The Directive therefore:
- confirms that, in the absence of a treaty for mutual recognition of judgments, the Lenkor decision establishes the principle of reciprocity required for enforcement of an English Court judgment in the UAE; and
- directs the UAE Courts to enforce judgments and orders rendered by the English Courts in order to confirm this principle of reciprocity.
Although the Directive confirms that the principle of reciprocity is established as between the UAE and England – being one of the most difficult hurdles for the enforcement of a foreign judgment – any foreign judgment being enforced in the UAE must still comply with the other requirements set out in Article 85(2) of the Cabinet Resolution.
Implications of the Directive
While the extent to which the Directive will facilitate the enforcement of English Court judgments in the UAE remains to be seen, the Directive signifies a positive development in the enforcement of English Court judgments in the UAE. Further, the Directive will likely increase the confidence of parties agreeing to English Court jurisdiction clauses where their counterparty is located in the UAE or has assets in the UAE.

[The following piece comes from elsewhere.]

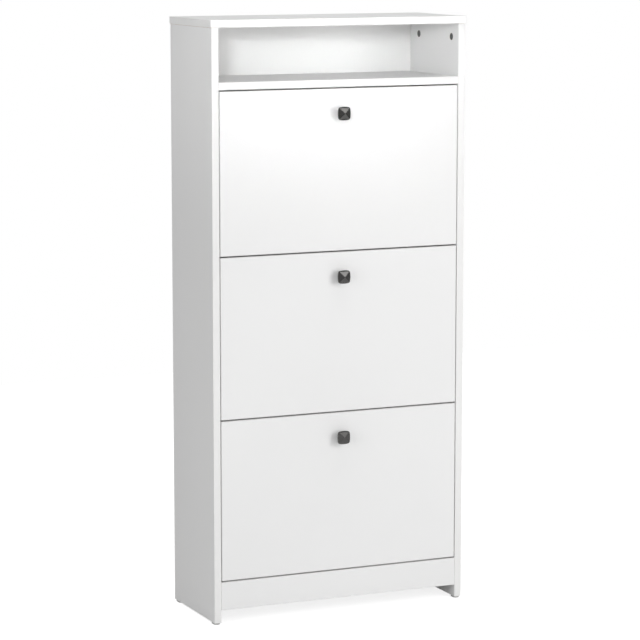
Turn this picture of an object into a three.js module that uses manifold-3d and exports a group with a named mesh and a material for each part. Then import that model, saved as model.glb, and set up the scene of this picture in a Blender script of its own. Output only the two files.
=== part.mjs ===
// A tall, shallow shoe cabinet of white-faced board, put together from flat panels.
// Three flaps, one above the other, tip forward on steel pivot pins. Above them is an open niche.
// Millimetres, +Z up. The front faces -Y. The origin is on the floor, at the middle of the whole box.
import * as THREE from "three";
import { mergeVertices } from "three/addons/utils/BufferGeometryUtils.js";
import Module from "manifold-3d";

const wasm = await Module();
wasm.setup();

// The carcass. Its front edges lie at y = 0 and its side panels' outer faces WIDTH apart.
const WIDTH = 600;
const DEPTH = 240;
const HEIGHT = 1310;
const BOARD = 16;
const BACK_SHEET = 3;
const BACK_INSET = 4;
const TOP_SIDE_OVERHANG = 2;
const TOP_FRONT_OVERHANG = 1;
const NICHE_HEIGHT = 116;
const PLINTH_LIFT = 32;
const PLINTH_HEIGHT = 62;
const RAIL_HEIGHT = 60;
const SEAT = 0.3; // joint line between pieces that are fastened together

// The flaps fill the front between the niche shelf and the plinth.
const FLAP_NAMES = ["bottom", "middle", "top"];
const FLAP_GAP = 3;
const FLAP_SIDE_GAP = 2;
const FLAP_BOARD = 12;
const CHEEK_INSET = 3; // cheek's outer face, from the flap's side edge
const CHEEK_LIFT = 6; // lower edges of the cheeks and the low shelf, above the flap's lower edge
const SWEEP_CLEARANCE = 6; // between the swinging cheek and the ceiling or the rear rail above it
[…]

Likewise, the Directive also expands the means by which parties can enforce foreign arbitration awards in the UAE. Rather than applying to the UAE Courts to recognise and enforce London-seated arbitration awards under the New York Convention, it may now be open to parties to London-seated arbitrations to enforce their award before the English Courts and then seek to enforce the English Court judgment enforcing the award in the UAE under Article 85 of the Cabinet Resolution.